A leader of the fight against ATM surcharges in California predicted Friday that the movement to ban such fees would succeed more quickly in individual cities and states than on the national level, where legislation has been proposed in Congress.

Jon Golinger, consumer program director for the California Public Interest Research Group, said he does not see Congress taking quick action on the anti-surcharge bills introduced recently by Reps. Maxine Waters, D-Calif., and Bernard Sanders, Independent-Vt. Congress will be "the final battleground," Mr. Golinger said, but it's likely to "take quite some time to get there."

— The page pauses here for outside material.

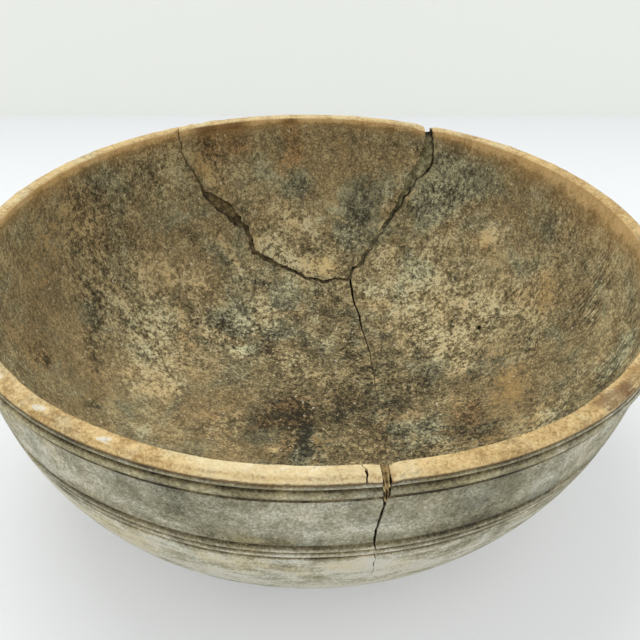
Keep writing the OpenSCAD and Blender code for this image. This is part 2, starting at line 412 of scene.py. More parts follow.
def blade(name, path, across, top, low, width, seed, skin=(-5, -0.6, 0, 0.5, 1.2, 2.4)):
    """A closed blade that follows a path and reaches through the wood from one face
    to the other, frayed along its length and flared where it leaves a face. At each
    point of the path it has a direction across, and the points top and low on the
    two faces."""
    s = running(np.linalg.norm(np.diff(path, axis=0), axis=1))
    jag = 0.45 * MM * fray(s, 3.5 * MM, seed) + 0.25 * MM * fray(s, 1.3 * MM, seed + 1)
    loose = smooth(0, 1 * MM, width)
    depths = [(top, low, t * MM) for t in skin] + [(low, top, t * MM) for t in skin[::-1]]
    sides = []
    for sign in (-1, 1):
        chip = 0.8 * np.clip(fray(s, 4 * MM, seed + 5 + sign) + 0.1, 0.02, 1)
        chip = chip * np.minimum(width, 1 * MM)
        for start, end, t in depths[::-sign]:
            way = (end - start) / np.linalg.norm(end - start, axis=1)[:, None]
            off = width / 2 + chip * np.exp(-max(t, 0) / (0.6 * MM))
            off = off + 0.1 * MM * fray(s + t * 3, 1.1 * MM, seed + 9) * loose
            off = jag * loose + sign * np.maximum(off, 0.04 * MM)
            sides.append(start + way * t + across * off[:, None])
    loops = np.stack(sides, 1)
    points, faces = skinned(loops, loops[[0, -1]].mean(1))
    return outward(piece_of(name, dried(points), faces))


# The split at the front: sideways wander in millimetres, height in hundredths of
# the bowl's, and width in millimetres
SPLIT = np.array([
    (0, 106, 4.0), (0, 100, 3.7), (0.3, 95, 3.0), (0.5, 90, 2.0), (0.8, 88, 1.2),
    (0.9, 86, 0.9), (0.5, 82, 1.2), (-0.2, 78.5, 0.8), (-0.6, 74.5, 1.1), (-0.5, 70, 0.9),
    (0.1, 66, 0.7), (1.5, 62.5, 0.1), (1.3, 60, 0.5), (2.1, 57, 0.1), (1.6, 54, 0.5),
    (2.6, 51, 0.1), (2.9, 48, 0.4), (2.4, 43, 0.1)])


def facing(turn):
    """The directions out of and across the wall at an angle from the front."""
    return np.array([np.sin(turn), -np.cos(turn), 0]), np.array([np.cos(turn), np.sin(turn), 0])


def split_at(z):
    """The split's sideways place and width at each height."""
    return [np.interp(-z, -BOWL_H * SPLIT[:, 1] / 100, x * MM) for x in SPLIT.T[[0, 2]]]


SPLIT_OUT, SPLIT_ACROSS = facing(SPLIT_TURN)


def split_cutter():
    """The blade of the split at the front: it runs down the wall at one angle."""
    z = BOWL_H * np.linspace(SPLIT[0, 1] / 100, SPLIT[-1, 1] / 100, 240)
    off, width = split_at(z)
    depth = BOWL_H - z
    side = off[:, None] * SPLIT_ACROSS + np.column_stack([z * 0, z * 0, z])
    outer = side + SPLIT_OUT * turned(depth)[:, None]
    inner = side + SPLIT_OUT * inner_r(np.maximum(depth, 0))[:, None]
    return blade("split tool", outer, np.tile(SPLIT_ACROSS, (len(z), 1)), outer, inner, width, 40)


# The crack across the floor, from the seam's lowest corner: angle round the bowl,
# hundredths of the radius at that corner, and width in millimetres
FLOOR_CRACK = np.array([
    (82.5, 108, 1.6), (81.6, 99, 1.5), (80.5, 95, 1.4), (78.8, 88.5, 1.2),
    (75.5, 82, 1.1), (72.8, 74.5, 0.9), (68.7, 67.5, 0.7), (63.4, 60.5, 0.55),
    (59.2, 54.5, 0.45), (50.7, 46.5, 0.35), (40.9, 40, 0.25), (25.4, 36, 0.2)])
TIP_UP = 0.283
TIP_R = inner_r(BOWL_H * (1 - TIP_UP))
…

Mr. Golinger, who was instrumental in the drive for approval of a ban in San Francisco, said it took a year to get an ordinance passed by voters there. Last Monday, a judge temporarily restrained enforcement of the ordinance but required banks to put in escrow the ATM surcharges they collect until the dispute is resolved.

"This is a long battle, and I think most of the cities that are interested will take three to six months, maybe even a year to do it," Mr. Golinger said Friday. Consumers around the country should not expect "overnight" relief.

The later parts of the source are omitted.